◆ Exercise requirements
Copy all the material below, exactly as it stands.

◆ Material shown
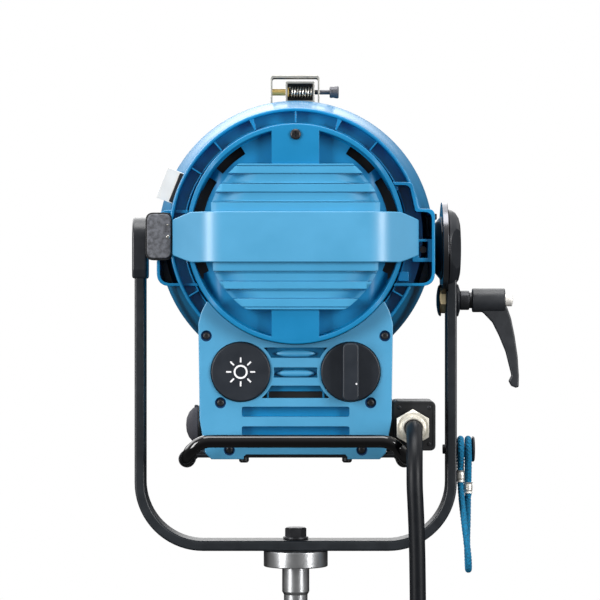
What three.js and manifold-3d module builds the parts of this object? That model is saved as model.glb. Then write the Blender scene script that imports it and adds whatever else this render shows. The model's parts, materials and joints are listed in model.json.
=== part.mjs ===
// A studio fresnel spotlight hung in a stirrup, with its lamp cable and cable strap.
// Millimetres, +Z up. The light leaves along +Y, and the tilt brake is on the +X arm.
// The origin is on the axis of the spigot, at the shoulder that rests on a stand.

import * as THREE from "three";
import { mergeVertices } from "three/addons/utils/BufferGeometryUtils.js";
import Module from "manifold-3d";

const wasm = await Module();
wasm.setup();

// ---------------------------------------------------------------- driving dimensions

const TILT_Z = 327.3; // height of the tilt axis above the spigot's shoulder
const OPTIC_Z = 340; // height of the optical axis
const GAP = 0.4; // between pieces that touch
const DRUM_SIDES = 36; // flats round the drum, the cover and the lens
const DISC_SIDES = 32; // flats round a knob or a disc

// The stirrup: a flat bar bent into a U.
const ARM_OUTER = 165;
const ARM_INNER = 154.4;
const BAR_LOW = 17;
const BAR_HIGH = 27.6;
const BAR_HALF_DEPTH = 19;
const BEND_RADIUS = 70;

// The spigot under the stirrup, a standard 28 mm pin.
const SPIGOT_RADIUS = 14;
const SPIGOT_LENGTH = 82;
const FLANGE_RADIUS = 33;
const BOLT_RADIUS = 6;

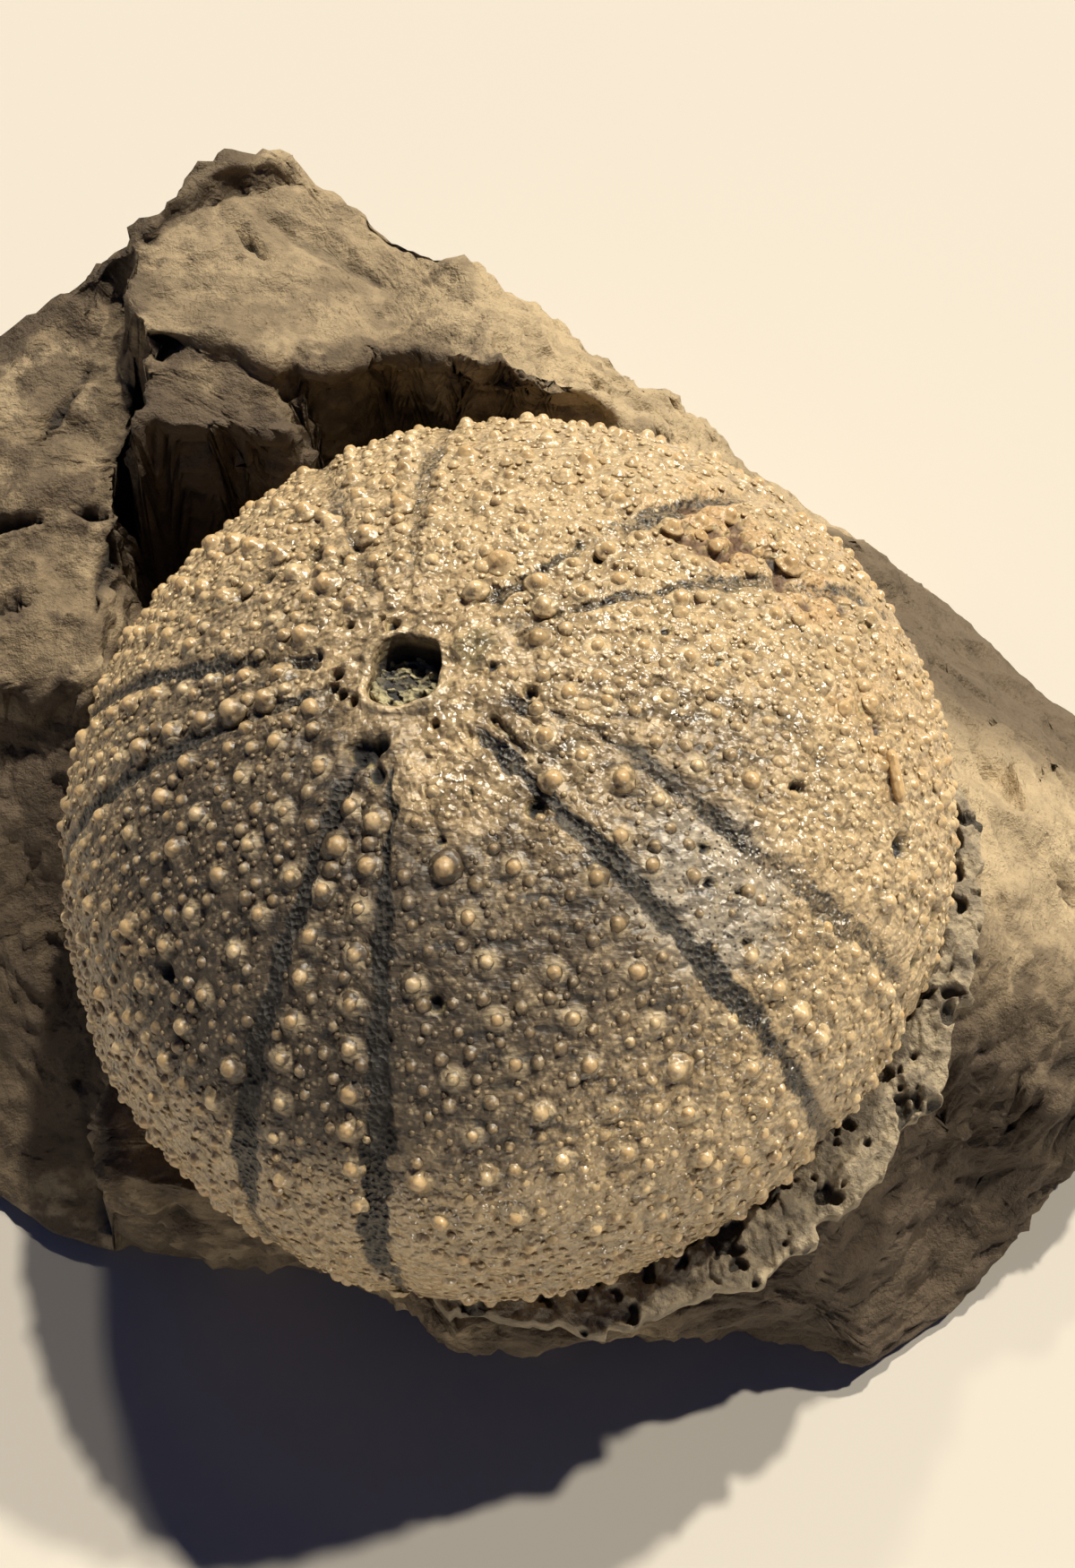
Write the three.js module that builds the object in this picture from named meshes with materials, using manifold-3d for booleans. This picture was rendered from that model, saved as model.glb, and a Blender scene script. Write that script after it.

◆ Output for this exercise
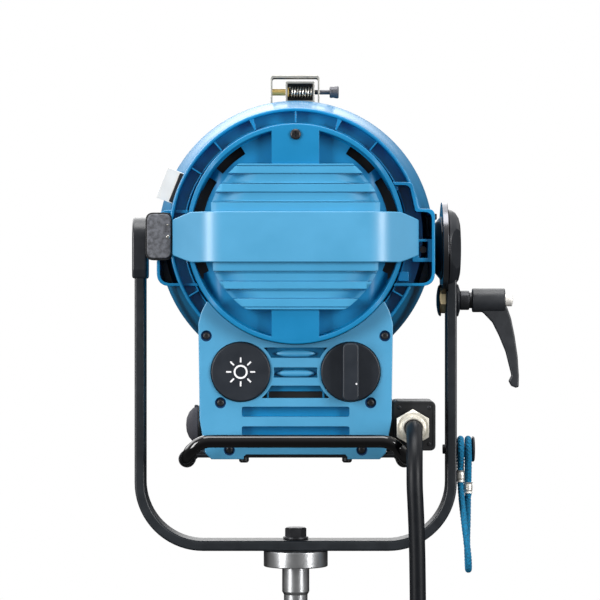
What three.js and manifold-3d module builds the parts of this object? That model is saved as model.glb. Then write the Blender scene script that imports it and adds whatever else this render shows. The model's parts, materials and joints are listed in model.json.
=== part.mjs ===
// A studio fresnel spotlight hung in a stirrup, with its lamp cable and cable strap.
// Millimetres, +Z up. The light leaves along +Y, and the tilt brake is on the +X arm.
// The origin is on the axis of the spigot, at the shoulder that rests on a stand.

import * as THREE from "three";
import { mergeVertices } from "three/addons/utils/BufferGeometryUtils.js";
import Module from "manifold-3d";

const wasm = await Module();
wasm.setup();

// ---------------------------------------------------------------- driving dimensions

const TILT_Z = 327.3; // height of the tilt axis above the spigot's shoulder
const OPTIC_Z = 340; // height of the optical axis
const GAP = 0.4; // between pieces that touch
const DRUM_SIDES = 36; // flats round the drum, the cover and the lens
const DISC_SIDES = 32; // flats round a knob or a disc

// The stirrup: a flat bar bent into a U.
const ARM_OUTER = 165;
const ARM_INNER = 154.4;
const BAR_LOW = 17;
const BAR_HIGH = 27.6;
const BAR_HALF_DEPTH = 19;
const BEND_RADIUS = 70;

// The spigot under the stirrup, a standard 28 mm pin.
const SPIGOT_RADIUS = 14;
const SPIGOT_LENGTH = 82;
const FLANGE_RADIUS = 33;
const BOLT_RADIUS = 6;

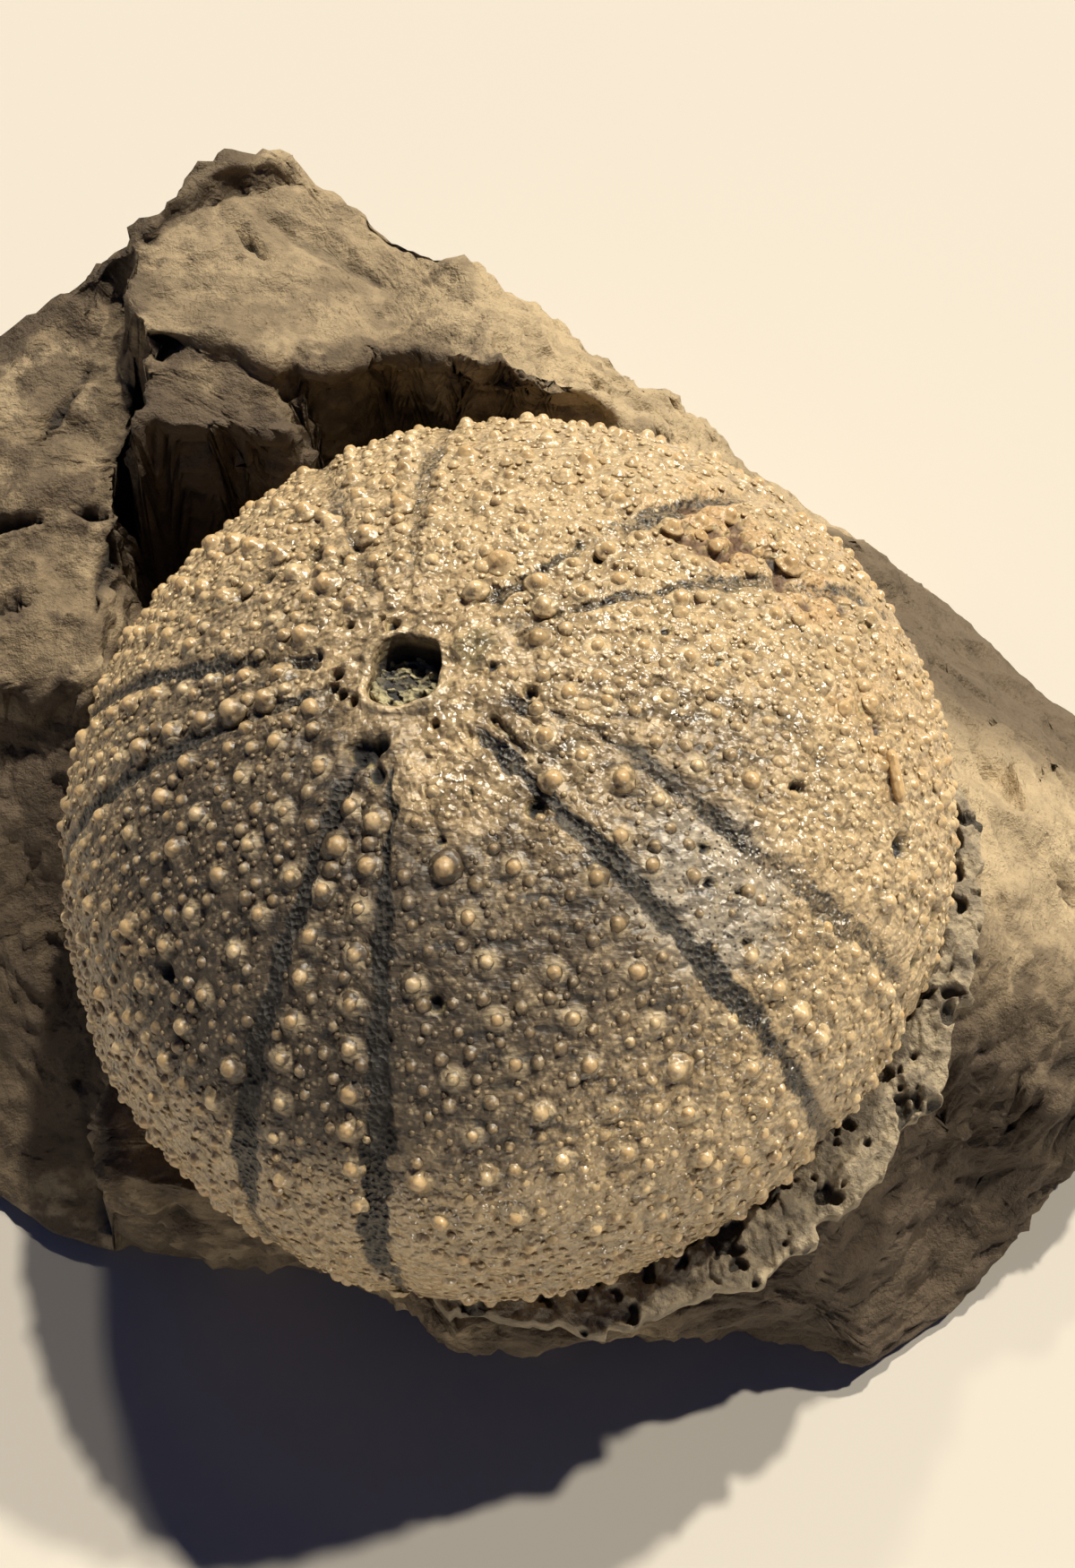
Write the three.js module that builds the object in this picture from named meshes with materials, using manifold-3d for booleans. This picture was rendered from that model, saved as model.glb, and a Blender scene script. Write that script after it.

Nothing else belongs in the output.